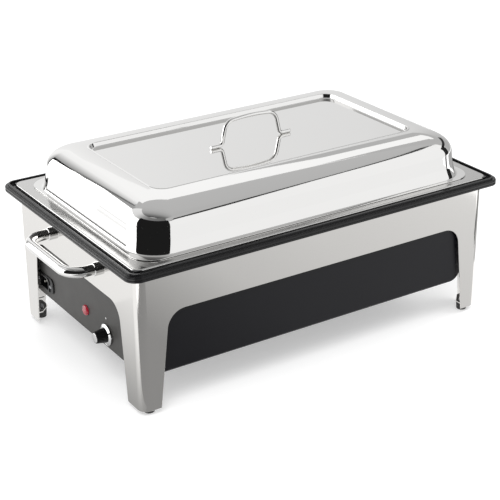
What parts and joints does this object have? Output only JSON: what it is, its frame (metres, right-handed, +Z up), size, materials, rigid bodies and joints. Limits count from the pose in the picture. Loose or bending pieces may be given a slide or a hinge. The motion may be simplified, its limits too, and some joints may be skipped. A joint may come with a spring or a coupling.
{
  "type": "electric buffet server",
  "caption": "Electric chafing dish: mirror lift-off lid over a full-size food pan and water pan, black rim, steel stand with end handles, and a dark casing with thermostat knob and lamp.",
  "frame": {"origin": "middle of the footprint, on the surface that the rubber feet stand on", "axes": "+X along the long side away from the control end, +Y towards the rear long side, +Z up"},
  "size_m": [0.677, 0.395, 0.3192],
  "materials": {
    "polished_steel": "mirror polished stainless steel",
    "frame_steel": "polished stainless sheet with a faint grain",
    "pan_steel": "satin stainless sheet",
    "rim_plastic": "black moulded plastic, fine grain",
    "case_black": "black satin enamel",
    "panel_charcoal": "charcoal powder coat, satin",
    "black_plastic": "black moulded plastic",
    "knob_trim": "bright chrome plating",
    "lens_red": "red translucent polycarbonate",
    "lamp_white": "white nylon",
    "zinc_steel": "bright zinc plated",
    "pin_metal": "nickel plated brass",
    "spreader_aluminium": "mill finish",
    "element_sheath": "heat darkened sheath",
    "insulation": "mineral fibre board",
    "foot_rubber": "matt black rubber",
    "wire_brown": "brown silicone insulation",
    "wire_blue": "blue silicone insulation",
    "wire_green": "green silicone insulation"
  },
  "bodies": {
    "base": {"frame": "frame_steel", "foot_brackets": "frame_steel", "rubber_feet": "foot_rubber", "foot_screws": "zinc_steel", "foot_nuts": "zinc_steel", "rim": "rim_plastic", "rim_screws": "zinc_steel", "water_pan": "pan_steel", "end_handle_left": "polished_steel", "end_handle_right": "polished_steel", "handle_collars": "polished_steel", "handle_plugs": "zinc_steel", "handle_screws": "zinc_steel", "housing": "case_black", "control_panel": "panel_charcoal", "panel_screws": "case_black", "index_dot": "knob_trim", "thermostat_body": "black_plastic", "thermostat_screws": "zinc_steel", "lamp_lens": "lens_red", "lamp_body": "lamp_white", "inlet_body": "black_plastic", "inlet_pins": "pin_metal", "inlet_screws": "zinc_steel", "heat_spreader": "spreader_aluminium", "heating_element": "element_sheath", "element_clamps": "zinc_steel", "clamp_studs": "zinc_steel", "clamp_nuts": "zinc_steel", "insulation_pad": "insulation", "heat_shield": "zinc_steel", "thermal_cutout": "black_plastic", "thermostat_bulb": "pin_metal", "terminal_block": "lamp_white", "earth_stud": "zinc_steel", "wire_live": "wire_brown", "wire_feed": "wire_brown", "wire_load": "wire_brown", "wire_neutral": "wire_blue", "wire_earth": "wire_green", "lamp_leads": "wire_brown"},
    "food_pan": {"food_pan": "pan_steel"},
    "lid": {"lid": "polished_steel", "lid_handle": "polished_steel"},
    "knob": {"knob_skirt": "knob_trim", "knob_body": "black_plastic", "knob_cap": "knob_trim", "thermostat_shaft": "zinc_steel"}
  },
  "joints": [
    {"name": "food_pan_lift", "type": "slide", "parent": "base", "child": "food_pan", "axis": [0, 0, 1], "range_m": [0, 0.12]},
    {"name": "lid_lift", "type": "slide", "parent": "food_pan", "child": "lid", "axis": [0, 0, 1], "range_m": [0, 0.2]},
    {"name": "knob_turn", "type": "hinge", "parent": "base", "child": "knob", "pos_m": [-0.281, -0.0705, 0.075], "axis": [1, 0, 0], "range_deg": [0, 270]}
  ]
}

——

*EXERCISE:*
From the listing above, extract every line exactly as it stands.

*EXPECTED ANSWER:*
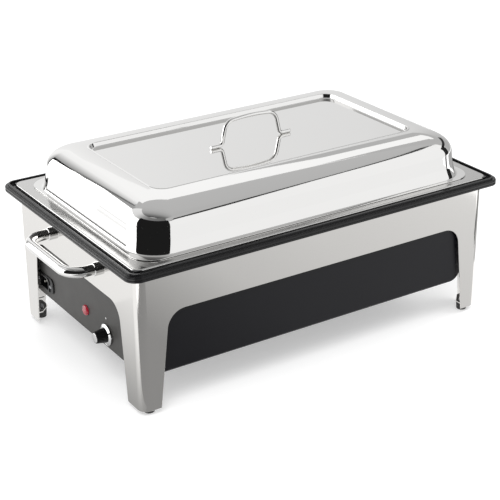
What parts and joints does this object have? Output only JSON: what it is, its frame (metres, right-handed, +Z up), size, materials, rigid bodies and joints. Limits count from the pose in the picture. Loose or bending pieces may be given a slide or a hinge. The motion may be simplified, its limits too, and some joints may be skipped. A joint may come with a spring or a coupling.
{
  "type": "electric buffet server",
  "caption": "Electric chafing dish: mirror lift-off lid over a full-size food pan and water pan, black rim, steel stand with end handles, and a dark casing with thermostat knob and lamp.",
  "frame": {"origin": "middle of the footprint, on the surface that the rubber feet stand on", "axes": "+X along the long side away from the control end, +Y towards the rear long side, +Z up"},
  "size_m": [0.677, 0.395, 0.3192],
  "materials": {
    "polished_steel": "mirror polished stainless steel",
    "frame_steel": "polished stainless sheet with a faint grain",
    "pan_steel": "satin stainless sheet",
    "rim_plastic": "black moulded plastic, fine grain",
    "case_black": "black satin enamel",
    "panel_charcoal": "charcoal powder coat, satin",
    "black_plastic": "black moulded plastic",
    "knob_trim": "bright chrome plating",
    "lens_red": "red translucent polycarbonate",
    "lamp_white": "white nylon",
    "zinc_steel": "bright zinc plated",
    "pin_metal": "nickel plated brass",
    "spreader_aluminium": "mill finish",
    "element_sheath": "heat darkened sheath",
    "insulation": "mineral fibre board",
    "foot_rubber": "matt black rubber",
    "wire_brown": "brown silicone insulation",
    "wire_blue": "blue silicone insulation",
    "wire_green": "green silicone insulation"
  },
  "bodies": {
    "base": {"frame": "frame_steel", "foot_brackets": "frame_steel", "rubber_feet": "foot_rubber", "foot_screws": "zinc_steel", "foot_nuts": "zinc_steel", "rim": "rim_plastic", "rim_screws": "zinc_steel", "water_pan": "pan_steel", "end_handle_left": "polished_steel", "end_handle_right": "polished_steel", "handle_collars": "polished_steel", "handle_plugs": "zinc_steel", "handle_screws": "zinc_steel", "housing": "case_black", "control_panel": "panel_charcoal", "panel_screws": "case_black", "index_dot": "knob_trim", "thermostat_body": "black_plastic", "thermostat_screws": "zinc_steel", "lamp_lens": "lens_red", "lamp_body": "lamp_white", "inlet_body": "black_plastic", "inlet_pins": "pin_metal", "inlet_screws": "zinc_steel", "heat_spreader": "spreader_aluminium", "heating_element": "element_sheath", "element_clamps": "zinc_steel", "clamp_studs": "zinc_steel", "clamp_nuts": "zinc_steel", "insulation_pad": "insulation", "heat_shield": "zinc_steel", "thermal_cutout": "black_plastic", "thermostat_bulb": "pin_metal", "terminal_block": "lamp_white", "earth_stud": "zinc_steel", "wire_live": "wire_brown", "wire_feed": "wire_brown", "wire_load": "wire_brown", "wire_neutral": "wire_blue", "wire_earth": "wire_green", "lamp_leads": "wire_brown"},
    "food_pan": {"food_pan": "pan_steel"},
    "lid": {"lid": "polished_steel", "lid_handle": "polished_steel"},
    "knob": {"knob_skirt": "knob_trim", "knob_body": "black_plastic", "knob_cap": "knob_trim", "thermostat_shaft": "zinc_steel"}
  },
  "joints": [
    {"name": "food_pan_lift", "type": "slide", "parent": "base", "child": "food_pan", "axis": [0, 0, 1], "range_m": [0, 0.12]},
    {"name": "lid_lift", "type": "slide", "parent": "food_pan", "child": "lid", "axis": [0, 0, 1], "range_m": [0, 0.2]},
    {"name": "knob_turn", "type": "hinge", "parent": "base", "child": "knob", "pos_m": [-0.281, -0.0705, 0.075], "axis": [1, 0, 0], "range_deg": [0, 270]}
  ]
}